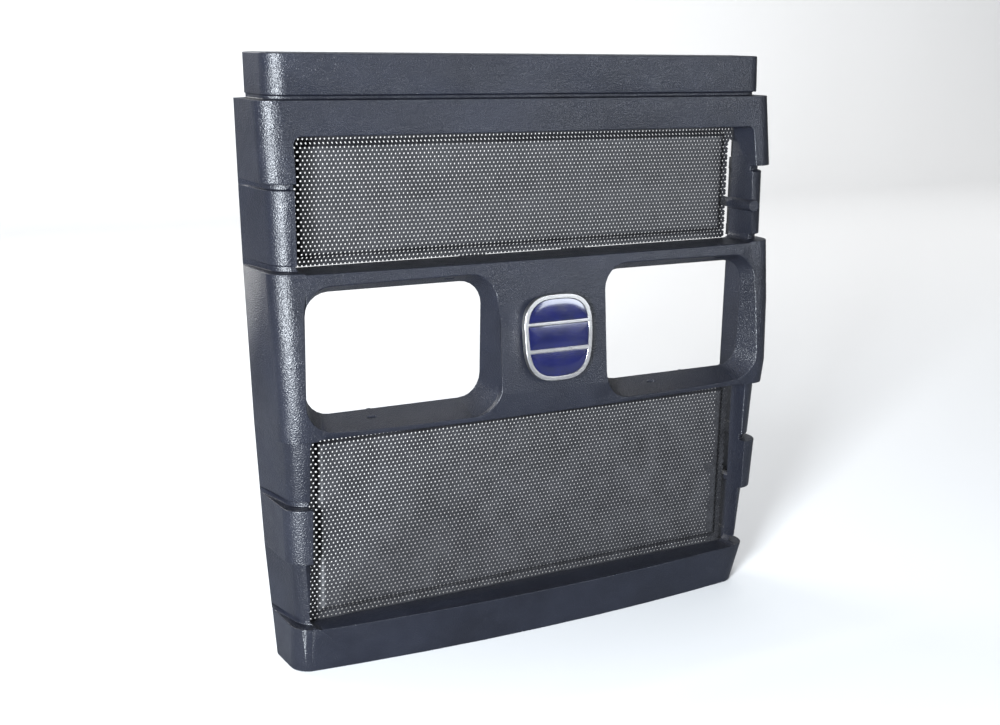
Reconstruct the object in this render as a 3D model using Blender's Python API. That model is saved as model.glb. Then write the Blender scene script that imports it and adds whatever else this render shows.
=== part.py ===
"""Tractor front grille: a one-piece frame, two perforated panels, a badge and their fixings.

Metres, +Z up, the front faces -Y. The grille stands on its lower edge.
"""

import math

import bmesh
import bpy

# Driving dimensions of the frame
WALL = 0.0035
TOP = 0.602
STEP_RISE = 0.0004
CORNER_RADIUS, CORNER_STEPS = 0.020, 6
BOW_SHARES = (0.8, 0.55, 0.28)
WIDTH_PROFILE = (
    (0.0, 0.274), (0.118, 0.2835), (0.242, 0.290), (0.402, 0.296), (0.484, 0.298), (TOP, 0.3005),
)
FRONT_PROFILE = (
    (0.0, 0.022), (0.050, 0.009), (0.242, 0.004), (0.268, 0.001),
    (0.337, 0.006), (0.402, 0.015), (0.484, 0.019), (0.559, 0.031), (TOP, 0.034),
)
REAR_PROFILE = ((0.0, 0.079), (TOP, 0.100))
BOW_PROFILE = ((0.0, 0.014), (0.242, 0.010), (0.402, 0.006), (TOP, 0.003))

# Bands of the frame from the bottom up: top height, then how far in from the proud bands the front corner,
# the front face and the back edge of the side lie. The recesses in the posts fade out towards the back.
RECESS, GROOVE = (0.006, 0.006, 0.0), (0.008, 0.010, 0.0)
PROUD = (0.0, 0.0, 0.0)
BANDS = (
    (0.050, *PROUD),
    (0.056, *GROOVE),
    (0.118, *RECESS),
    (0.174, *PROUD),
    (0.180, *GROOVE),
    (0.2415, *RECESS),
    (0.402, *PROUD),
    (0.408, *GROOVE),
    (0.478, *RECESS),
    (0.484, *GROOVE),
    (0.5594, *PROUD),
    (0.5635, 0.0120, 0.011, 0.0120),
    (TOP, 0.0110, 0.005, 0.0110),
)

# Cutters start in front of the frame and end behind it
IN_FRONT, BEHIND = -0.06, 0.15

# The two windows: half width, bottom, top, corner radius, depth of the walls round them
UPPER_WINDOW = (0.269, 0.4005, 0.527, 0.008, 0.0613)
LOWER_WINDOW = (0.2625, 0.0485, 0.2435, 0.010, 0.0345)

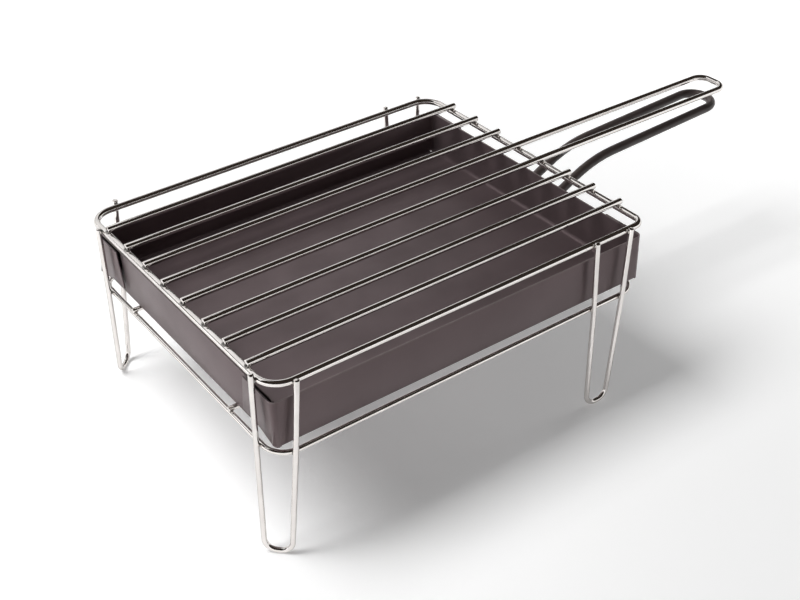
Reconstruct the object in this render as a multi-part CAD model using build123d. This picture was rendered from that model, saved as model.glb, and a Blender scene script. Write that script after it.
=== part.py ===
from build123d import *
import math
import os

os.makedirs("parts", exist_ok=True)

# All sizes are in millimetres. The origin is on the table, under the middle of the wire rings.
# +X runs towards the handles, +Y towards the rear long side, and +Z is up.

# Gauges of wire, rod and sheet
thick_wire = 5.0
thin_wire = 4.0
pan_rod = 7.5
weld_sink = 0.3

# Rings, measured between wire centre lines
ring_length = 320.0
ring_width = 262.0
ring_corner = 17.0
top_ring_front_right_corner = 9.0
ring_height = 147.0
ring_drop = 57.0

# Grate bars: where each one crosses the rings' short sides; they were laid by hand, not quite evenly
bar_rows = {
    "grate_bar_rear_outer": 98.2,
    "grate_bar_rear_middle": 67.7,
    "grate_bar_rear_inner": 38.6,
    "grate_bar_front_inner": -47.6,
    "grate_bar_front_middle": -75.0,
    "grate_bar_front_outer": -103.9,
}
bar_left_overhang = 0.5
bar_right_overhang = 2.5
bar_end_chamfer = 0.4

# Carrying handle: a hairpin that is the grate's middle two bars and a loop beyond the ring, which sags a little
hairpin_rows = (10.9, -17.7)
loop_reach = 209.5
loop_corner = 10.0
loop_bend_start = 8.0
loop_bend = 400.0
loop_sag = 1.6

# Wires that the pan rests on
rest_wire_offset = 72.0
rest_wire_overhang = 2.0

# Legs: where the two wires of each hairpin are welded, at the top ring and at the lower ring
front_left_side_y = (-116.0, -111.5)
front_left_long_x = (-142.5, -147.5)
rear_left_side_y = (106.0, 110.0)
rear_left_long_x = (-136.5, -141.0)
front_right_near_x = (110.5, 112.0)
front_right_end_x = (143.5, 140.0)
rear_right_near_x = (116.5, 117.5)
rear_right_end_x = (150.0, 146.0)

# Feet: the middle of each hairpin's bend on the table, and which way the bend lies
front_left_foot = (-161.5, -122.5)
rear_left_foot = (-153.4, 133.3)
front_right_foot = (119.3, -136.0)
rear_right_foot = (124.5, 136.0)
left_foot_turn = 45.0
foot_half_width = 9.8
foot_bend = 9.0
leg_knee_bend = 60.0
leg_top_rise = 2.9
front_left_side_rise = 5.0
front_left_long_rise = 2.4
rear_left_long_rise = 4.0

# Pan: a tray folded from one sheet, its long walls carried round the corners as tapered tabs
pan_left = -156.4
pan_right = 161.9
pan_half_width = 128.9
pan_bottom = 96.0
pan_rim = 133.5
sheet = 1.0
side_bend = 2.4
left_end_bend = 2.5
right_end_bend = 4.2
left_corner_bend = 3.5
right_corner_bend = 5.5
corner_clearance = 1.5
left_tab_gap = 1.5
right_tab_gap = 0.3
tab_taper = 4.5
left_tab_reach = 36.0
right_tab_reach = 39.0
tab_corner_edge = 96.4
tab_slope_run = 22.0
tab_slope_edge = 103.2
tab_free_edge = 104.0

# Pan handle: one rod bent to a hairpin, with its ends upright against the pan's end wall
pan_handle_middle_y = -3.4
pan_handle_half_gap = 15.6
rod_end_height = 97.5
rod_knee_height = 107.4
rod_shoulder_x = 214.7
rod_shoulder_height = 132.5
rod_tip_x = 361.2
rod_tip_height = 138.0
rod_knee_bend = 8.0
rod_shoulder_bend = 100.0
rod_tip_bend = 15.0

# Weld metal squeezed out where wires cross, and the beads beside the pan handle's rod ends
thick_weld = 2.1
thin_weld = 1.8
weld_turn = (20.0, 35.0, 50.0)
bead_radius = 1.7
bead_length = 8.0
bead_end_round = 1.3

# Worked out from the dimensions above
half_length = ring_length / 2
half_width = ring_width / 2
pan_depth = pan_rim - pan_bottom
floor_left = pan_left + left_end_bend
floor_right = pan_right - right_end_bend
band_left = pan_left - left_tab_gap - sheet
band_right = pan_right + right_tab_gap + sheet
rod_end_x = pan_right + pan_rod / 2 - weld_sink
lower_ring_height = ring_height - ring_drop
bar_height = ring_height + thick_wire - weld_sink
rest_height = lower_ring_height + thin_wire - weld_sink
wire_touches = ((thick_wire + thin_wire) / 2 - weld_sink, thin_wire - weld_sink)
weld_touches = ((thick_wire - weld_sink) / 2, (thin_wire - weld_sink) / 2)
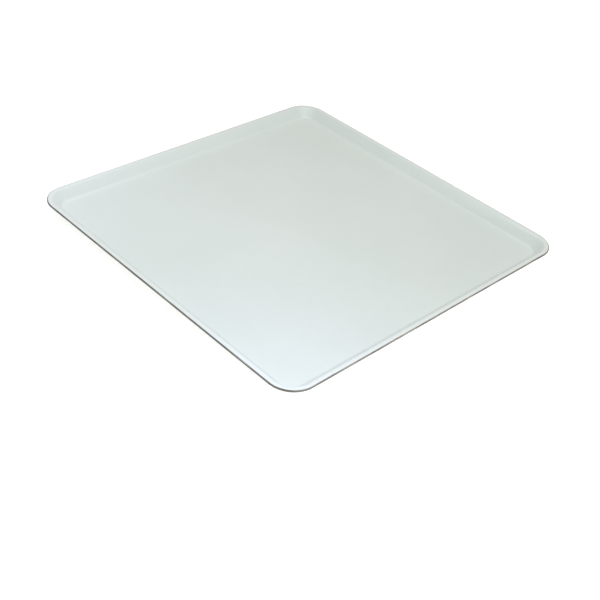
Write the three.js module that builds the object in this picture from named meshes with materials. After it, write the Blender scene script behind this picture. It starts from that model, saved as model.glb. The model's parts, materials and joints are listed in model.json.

******************************

* Directive
Please copy exactly the lines from the first line of the records above through the line containing "and their fixings.", including both, and nothing more.

* Answer to this task
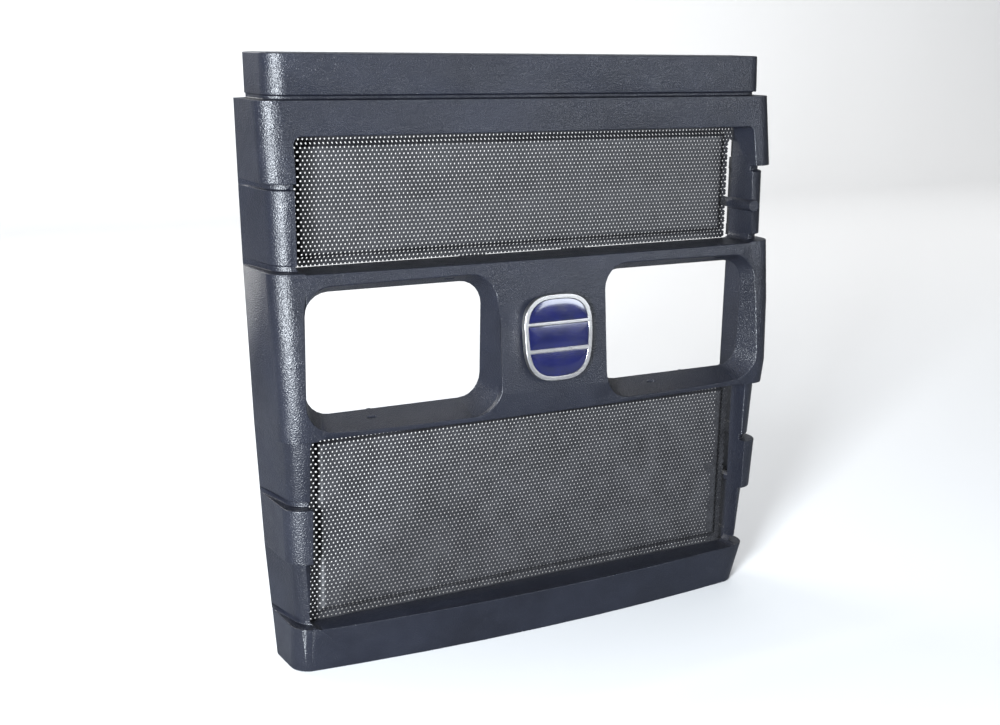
Reconstruct the object in this render as a 3D model using Blender's Python API. That model is saved as model.glb. Then write the Blender scene script that imports it and adds whatever else this render shows.
=== part.py ===
"""Tractor front grille: a one-piece frame, two perforated panels, a badge and their fixings.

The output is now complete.